Unlikely; they're quite careful in their wording. From their latest annual report: https://s22.q4cdn.com/826641620/files/doc_financials/2021/ar...

> We estimate that the average of false or spam accounts during the fourth quarter of 2021 continued to represent fewer than 5% of our mDAU during the quarter. However, this estimate is based on an internal review of a sample of accounts and we apply significant judgment in making this determination. As such, our estimation of false or spam accounts may not accurately represent the actual number of such accounts, and the actual number of false or spam accounts could be higher than we have currently estimated.


>the average of false or spam accounts during the fourth quarter of 2021 continued to represent fewer than 5% of our mDAU

Not a native English speaker so maybe I'm just not understanding it correctly. Since mDAU are a subset of DAU, probably a tiny subset of it, wouldn't that statement mean that way way less than 5% of DAU would be bots?


No. That statement is the fraction of mDAU accounts that are false/spam.

In a situation like this there is a very strong implication that you're talking about the intersection of the sets 'bots' and 'mDAU'. To talk about the raw number of bots vs. the raw number of mDAU would require very explicit wording to override that implication.


There was no false information provided by Twitter /because he waived due diligence/.

> Musk waived due diligence when he moved to buy the company, seemingly to hasten the acceptance of his bid.

> He wrote in a letter to Twitter Chairman Bret Taylor on April 24, "As we discussed, $54.20 has been and will remain my best and final offer, period. This is binary – my offer will either be accepted or I will exit my position."

> Twitter announced the company had accepted his offer the next day.

> But in the weeks that followed, Musk vocally criticized Twitter during media interviews and on Twitter, where he has tens of millions of followers.


Oh please, all of the principles involved here know that this is kayfabe. The bot issue is a pretense for Elon to try and weasel out of either the price or the entire deal. Both sides are aware that Twitter isn't even providing data that would let Musk verify the monetizable user calculation. The firehose is for posted tweets, while monetizable users mostly read.


> If there was false information provided by Twitter (a little irony there) I believe that agreement’s validity would be in question by common sense or in any court of law.

By waiving due diligence, Musk has put himself into situation where it is entirely his responsibility to establish the existence of material false information, and no one else's opportunity to help, short of required discovery should he file a lawsuit establishing a legally cognizable claim.
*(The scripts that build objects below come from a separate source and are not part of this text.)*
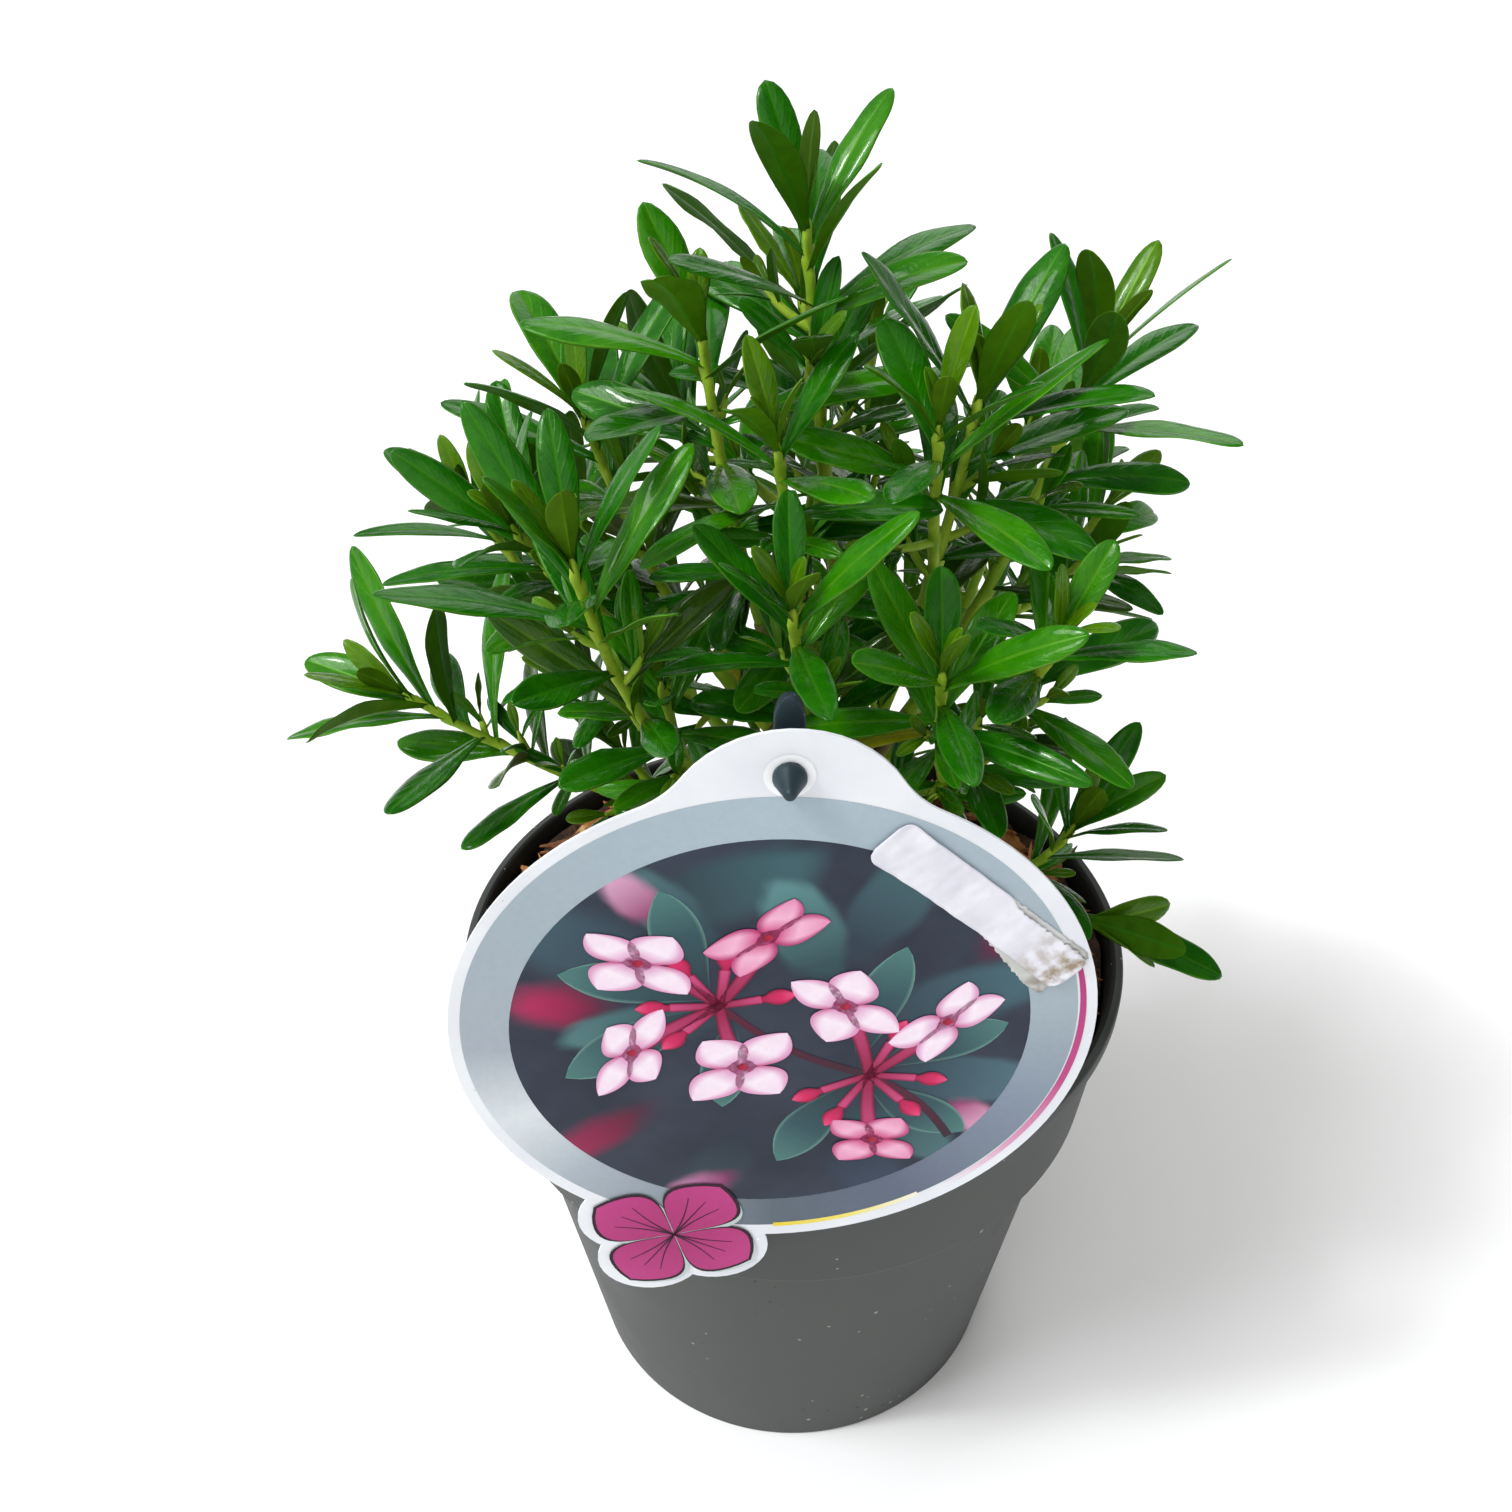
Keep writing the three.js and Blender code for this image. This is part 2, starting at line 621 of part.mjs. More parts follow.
// Leaves of one shoot may touch near their roots, and leaves of two shoots nowhere.
function clearanceOf(spot, owner, other) {
  if (other.owner !== owner) return LEAF_CLEARANCE + other.radius;
  return Math.min(spot.share, other.share) > ROOT_SHARE ? SISTER_CLEARANCE : 0;
}

function meetsAnother(spots, owner) {
  return spots.some((spot) => {
    const [x, y, z] = [cellOf(spot.point.x), cellOf(spot.point.y), cellOf(spot.point.z)];
    for (let dx = -1; dx <= 1; dx += 1) {
      for (let dy = -1; dy <= 1; dy += 1) {
        for (let dz = -1; dz <= 1; dz += 1) {
          const held = occupied.get(cellKey(x + dx, y + dy, z + dz)) ?? [];
          const near = (other) => spot.point.distanceTo(other.point) < clearanceOf(spot, owner, other);
          if (held.some(near)) return true;
        }
      }
    }
    return false;
  });
}

// Spots all over the blade, less than the clearance apart.
function bladeSpots(leaf) {
  const edge = leaf.direction.clone().cross(leaf.normal);
  const rows = Math.max(4, Math.floor(leaf.length / LEAF_CLEARANCE));
  const spots = [];
  for (let row = 1; row <= rows; row += 1) {
    const share = row / rows;
    const spine = midrib(leaf, share);
    const half = SPOT_REACH * halfWidth(leaf, share);
    const places = Math.max(1, Math.ceil(half / SPOT_SPACING));
    for (let place = -places; place <= places; place += 1) {
      spots.push({ point: spine.clone().addScaledVector(edge, (half * place) / places), share });
    }
  }
  return spots;
}

// ---- growing the crown -----------------------------------------------------

// The limbs of one bough: its leader and the side shoots that start along it.
function limbsOf({ fork, bow, shoots }) {
  const leader = new Limb(trunkAt(fork), shoots[0].tip, bow);
  const side = ({ tip, from }) => new Limb(leader.pointBack((1 - from) * leader.length), tip, SIDE_BOW);
  return [leader, ...shoots.slice(1).map(side)];
}

// Adds a shoot's leaves to its mass, from the growing tip down.
function addLeaves(mass, limb, spray, owner, leafy) {
  let grown = mass;
  for (let rank = FIRST_LEAF; rank < spray.leaves; rank += 1) {
    if (leafDistance(rank) > leafy - LOWEST_LEAF) break;
    const draw = seeded(spray.seed * 100 + rank);
    for (let attempt = 0; attempt < LEAF_TRIES; attempt += 1) {
      const leaf = leafOf(limb, spray, rank, draw);
      const spots = bladeSpots(leaf);
      if (!meetsAnother(spots, owner)) {
        occupy(spots, owner);
        grown = settled(grown.add(leafSolid(leaf))) ?? grown;
        break;
      }
    }
  }
  return grown;
}

function occupyLimb(limb, owner, until) {
  for (let distance = 0; distance < until; distance += 1) {
    const spot = { point: limb.pointBack(distance), share: 0 };
    occupy([spot], owner, Math.max(0, radiusBack(distance) - LIMB_ALLOWANCE));
  }
}

function growCrown() {
  const boughs = Object.entries(CROWN).map(([name, plan]) => ({ name, plan, limbs: limbsOf(plan) }));
  boughs.forEach(({ name, limbs }) => {
    limbs.forEach((limb, k) => occupyLimb(limb, `${name}_${k}`, limb.length - FORK_MARGIN[Math.min(k, 1)]));
  });
  const reserve = trunkSolid(GAP);
  return boughs.flatMap(({ name, plan, limbs }) => {
    const [leader] = limbs;
    const bough = limbSolid(leader, leader.length, plan.leafy + GAP, BOUGH_SIDES, 6).subtract(reserve);
    let mass = limbSolid(leader, plan.leafy, 0, TWIG_SIDES, 8);
    limbs.forEach((limb, k) => {
      const leafy = k === 0 ? plan.leafy : limb.length - SIDE_BARE;
      if (k > 0) mass = mass.add(limbSolid(limb, limb.length, 0, TWIG_SIDES, 6));
      mass = addLeaves(mass, limb, plan.shoots[k], `${name}_${k}`, leafy);
    });
    return [
      node(`bough_${name}`, bough, BARK_GREEN),
      node(`mass_${name}`, mass, LEAF_GREEN),
    ];
  });
}

// ---- label and its holder --------------------------------------------------

// A flat plate standing upright, front towards -Y, from an outline in its own plane.
function plate(shape, thickness, curveSegments) {
  return new THREE.ExtrudeGeometry(shape, { depth: thickness, bevelEnabled: false, curveSegments })
    .rotateX(Math.PI / 2)
    .translate(0, thickness, 0);
}

function roundPlate([x, y], radius, segments) {
  const shape = new THREE.Shape().absarc(x, y, radius, 0, 2 * Math.PI, false);
  return solidOf(plate(shape, LABEL_THICKNESS, segments));
}

// The web that runs from the disc to the tab in a hollow curve, on one side (-1 or 1).
function webPlate(side) {
  const [tabX, tabY] = TAB_CENTRE;
  const span = Math.hypot(tabX, tabY);
  const toDisc = LABEL_RADIUS + TAB_FILLET;
  const toTab = TAB_RADIUS + TAB_FILLET;
  const along = (span * span + toDisc * toDisc - toTab * toTab) / (2 * span);
  const off = Math.sqrt(toDisc * toDisc - along * along);
  const [ux, uy] = [tabX / span, tabY / span];
  const centre = [along * ux + side * off * uy, along * uy - side * off * ux];
  const start = Math.atan2(-centre[1], -centre[0]);
  const end = Math.atan2(tabY - centre[1], tabX - centre[0]);
  const shape = new THREE.Shape();
  shape.moveTo(0, 0);
  shape.absarc(centre[0], centre[1], TAB_FILLET, start, end, side > 0);
  shape.lineTo(tabX, tabY);
  shape.closePath();
  return solidOf(plate(shape, LABEL_THICKNESS, 6));
}

function labelSolid() {
  let label = roundPlate([0, 0], LABEL_RADIUS, LABEL_SIDES)
    .add(roundPlate(TAB_CENTRE, TAB_RADIUS, TAB_SIDES))
    .add(webPlate(-1))
    .add(webPlate(1))
    .add(roundPlate(BADGE_CENTRE, BADGE_LOBE, BADGE_SIDES));
  for (let k = 0; k < 4; k += 1) {
    const angle = THREE.MathUtils.degToRad(BADGE_TURN + 90 * k);
    const [x, y] = [BADGE_REACH * Math.cos(angle), BADGE_REACH * Math.sin(angle)];
    const lobe = [BADGE_CENTRE[0] + x, BADGE_CENTRE[1] + y];
    label = label.add(roundPlate(lobe, BADGE_LOBE, BADGE_SIDES));
  }
  const hole = new THREE.CylinderGeometry(TAB_HOLE_RADIUS, TAB_HOLE_RADIUS, 4, 12)
    .translate(TAB_HOLE[0], 0, TAB_HOLE[1]);
  return label.subtract(solidOf(hole));
}

function stripSolid() {
  const [length, width] = STRIP_SIZE;
  const corner = STRIP_CORNER;
  const [x, y] = [length / 2 - corner, width / 2 - corner];
  const shape = new THREE.Shape();
  shape.absarc(x, -y, corner, -Math.PI / 2, 0, false);
  shape.absarc(x, y, corner, 0, Math.PI / 2, false);
  shape.absarc(-x, y, corner, Math.PI / 2, Math.PI, false);
  shape.absarc(-x, -y, corner, Math.PI, 1.5 * Math.PI, false);
  shape.closePath();
  const strip = plate(shape, STRIP_THICKNESS, 4)
    .rotateY(-THREE.MathUtils.degToRad(STRIP_TURN))
    .translate(STRIP_CENTRE[0], -STRIP_THICKNESS - GAP, STRIP_CENTRE[1]);
  return solidOf(strip);
}

function holderSolid() {
  const x = LABEL_CENTRE.x + TAB_HOLE[0];
  const height = LABEL_CENTRE.z + TAB_HOLE[1];
  const rightSide = [
    [STAKE_POINT, STAKE_FOOT], [STAKE_HALF_WIDTH, STAKE_FOOT + 12],
    [STAKE_HALF_WIDTH, STAKE_TOP - 5], [0.9, STAKE_TOP - 0.4], [0.4, STAKE_TOP],
  ];
  const leftSide = rightSide.map(([out, up]) => [-out, up]).reverse();
  const outline = new THREE.Shape([...rightSide, ...leftSide].map(([out, up]) => new THREE.Vector2(out, up)));
  const stake = plate(outline, STAKE_DEPTH, 1).translate(x, STAKE_FRONT, 0);
  const front = LABEL_CENTRE.y - GAP;
  const profile = [
    [0, STAKE_FRONT + 1], [PEG_NECK_RADIUS, STAKE_FRONT + 1], [PEG_NECK_RADIUS, front],
    [PEG_HEAD_RADIUS, front], [PEG_HEAD_RADIUS, front - 0.7],
    [PEG_HEAD_TIP_RADIUS, front - PEG_HEAD_LENGTH + 0.3], [0, front - PEG_HEAD_LENGTH],
  ];
  const peg = new THREE.LatheGeometry(profile.map(([r, y]) => new THREE.Vector2(r, y)).reverse(), 12)
    .translate(x, 0, height);
  return solidOf(stake).add(solidOf(peg));
}

// ---- materials and assembly ------------------------------------------------

const POT_GREY = paint(0x5b5e5e, 0.6);
const COMPOST_BROWN = paint(0x6b3f22, 0.95);
const BARK_BROWN = paint(0x5f4630, 0.85);
const BARK_GREEN = paint(0x8d9a3a, 0.6);
const LEAF_GREEN = paint(0x1f6e1c, 0.35);
const LABEL_WHITE = paint(0xe9ebee, 0.3);
const STRIP_PAPER = paint(0xe4e2e6, 0.6);
const HOLDER_GREEN = paint(0x2c3b3d, 0.45);

const shrub = new THREE.Group();
shrub.name = 'daphne_shrub';
shrub.add(node('pot', potSolid(), POT_GREY));
shrub.add(node('compost', compostSolid(), COMPOST_BROWN));
shrub.add(node('trunk', trunkSolid(), BARK_BROWN));
shrub.add(...growCrown());

const labelGroup = new THREE.Group();
labelGroup.position.copy(LABEL_CENTRE);
labelGroup.rotation.z = THREE.MathUtils.degToRad(LABEL_TURN);
labelGroup.add(node('label', labelSolid(), LABEL_WHITE));
labelGroup.add(node('label_strip', stripSolid(), STRIP_PAPER));
shrub.add(labelGroup);
shrub.add(node('label_holder', holderSolid(), HOLDER_GREEN));

export default shrub;
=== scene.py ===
"""Young daphne shrub in a round nursery pot, with a picture label that hangs on a peg."""

import math
import random
from collections import namedtuple

import bmesh
import bpy
from mathutils import Matrix, Vector, noise


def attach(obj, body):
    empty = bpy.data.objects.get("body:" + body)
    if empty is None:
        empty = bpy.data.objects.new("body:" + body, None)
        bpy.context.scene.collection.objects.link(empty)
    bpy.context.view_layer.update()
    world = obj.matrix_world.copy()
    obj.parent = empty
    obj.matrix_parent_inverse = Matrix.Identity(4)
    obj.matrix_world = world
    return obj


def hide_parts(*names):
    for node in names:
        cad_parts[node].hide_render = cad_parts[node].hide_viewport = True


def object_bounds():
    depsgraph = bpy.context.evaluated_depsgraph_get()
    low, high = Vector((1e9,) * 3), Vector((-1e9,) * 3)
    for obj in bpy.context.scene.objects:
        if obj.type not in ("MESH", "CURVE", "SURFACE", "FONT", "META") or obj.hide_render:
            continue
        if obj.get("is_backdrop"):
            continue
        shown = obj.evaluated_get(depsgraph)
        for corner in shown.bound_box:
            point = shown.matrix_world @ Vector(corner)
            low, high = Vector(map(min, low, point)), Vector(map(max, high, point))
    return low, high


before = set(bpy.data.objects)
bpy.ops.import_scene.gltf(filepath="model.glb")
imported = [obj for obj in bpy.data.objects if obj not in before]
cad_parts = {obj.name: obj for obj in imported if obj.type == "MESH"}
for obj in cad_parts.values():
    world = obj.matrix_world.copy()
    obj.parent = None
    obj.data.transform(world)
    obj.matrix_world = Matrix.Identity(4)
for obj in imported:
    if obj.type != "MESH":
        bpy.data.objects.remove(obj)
cad_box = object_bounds()


# ---- camera ----
# A hand-held view from close by, in front of the pot and looking down on it through a
# short lens, with the frame moved a little up and to the left.

MM = 0.001
EYE = Vector((-2.3, -205.8, 303.0))
DOWNWARD = 39.2  # degrees below level
LENS = 33.33
SENSOR = 36.0
SHIFT = (-0.0171, 0.0534)

camera_data = bpy.data.cameras.new("camera")
camera_data.sensor_width = SENSOR
camera_data.lens = LENS
camera_data.shift_x, camera_data.shift_y = SHIFT
camera_data.clip_start = 0.01
camera = bpy.data.objects.new("camera", camera_data)
camera.location = EYE * MM
camera.rotation_euler = (math.radians(90 - DOWNWARD), 0, 0)
bpy.context.scene.collection.objects.link(camera)
bpy.context.scene.camera = camera


# ---- nursery pot ----
# Thin grey polypropylene, injection moulded: a tapered wall, a stepped band under
# the rim, a small lip, and drain holes in the floor. Handling has left dust and specks.

POT_HEIGHT = 112.0
FOOT_RADIUS = 46.7
WAIST_RADIUS = 57.4
WAIST_HEIGHT = 81.5
BAND_RADIUS = 61.2
RIM_RADIUS = 65.0
LIP_HEIGHT = 3.6
LIP_REACH = 1.5
WALL = 1.4
FLOOR = 2.2
FOOT_RING = 3.6  # breadth of the ring that the pot stands on
FLOOR_LIFT = 0.9  # of the floor's underside, within that ring
CORNER = 0.8
CORNER_SHARE = 0.45  # of the shorter edge, at most
WAIST_STEP = 1.8  # height over which the wall steps out to the band
AXIS_GAP = 0.01  # keeps the middle of the floor open, so that no faces meet in one corner
DRAINS = 8
DRAIN_RADIUS = 3.6
DRAIN_CIRCLE = 36.0
POT_SIDES = 192
ROUNDING_STEPS = 4
OUTER_POINTS = 9 * (ROUNDING_STEPS + 1)  # of the profile, up to the top of the lip

POT_GREYS = (0.047, 0.052, 0.049, 1), (0.068, 0.073, 0.069, 1)
POT_BLACKS = (0.013, 0.013, 0.013, 1), (0.021, 0.020, 0.018, 1)
POT_GLOSS = 0.28
POT_SPECKS = {"Light": (0.30, 0.29, 0.27, 1), "Dark": (0.03, 0.03, 0.03, 1), "Scale": 330.0, "Size": 0.2}
GREY = (0.5, 0.5, 0.5, 1)
EVEN = (1.0, 1.0, 1.0)


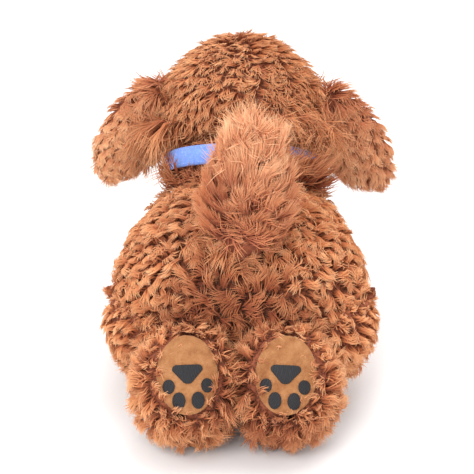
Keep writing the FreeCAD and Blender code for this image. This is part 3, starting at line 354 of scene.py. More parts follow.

No, the standard is Material Adverse Effect, and that would be something like “50% of revenue is fake, they’ve been cooking the books”. https://archive.ph/20220607031236/https://www.bloomberg.com/...


The SEC filings are not new information, so unless he has new information that show those filings are false, there is nothing to question in a court of law NOR the court of common sense.


He might think the bot estimates are wrong, but his opinion seems to have been exactly the same when he made the offer. So that's not a reasonable way to get out of the deal.


> If there was false information provided by Twitter

Then pretty sure advertisers who are savvy about these things would've done something about it.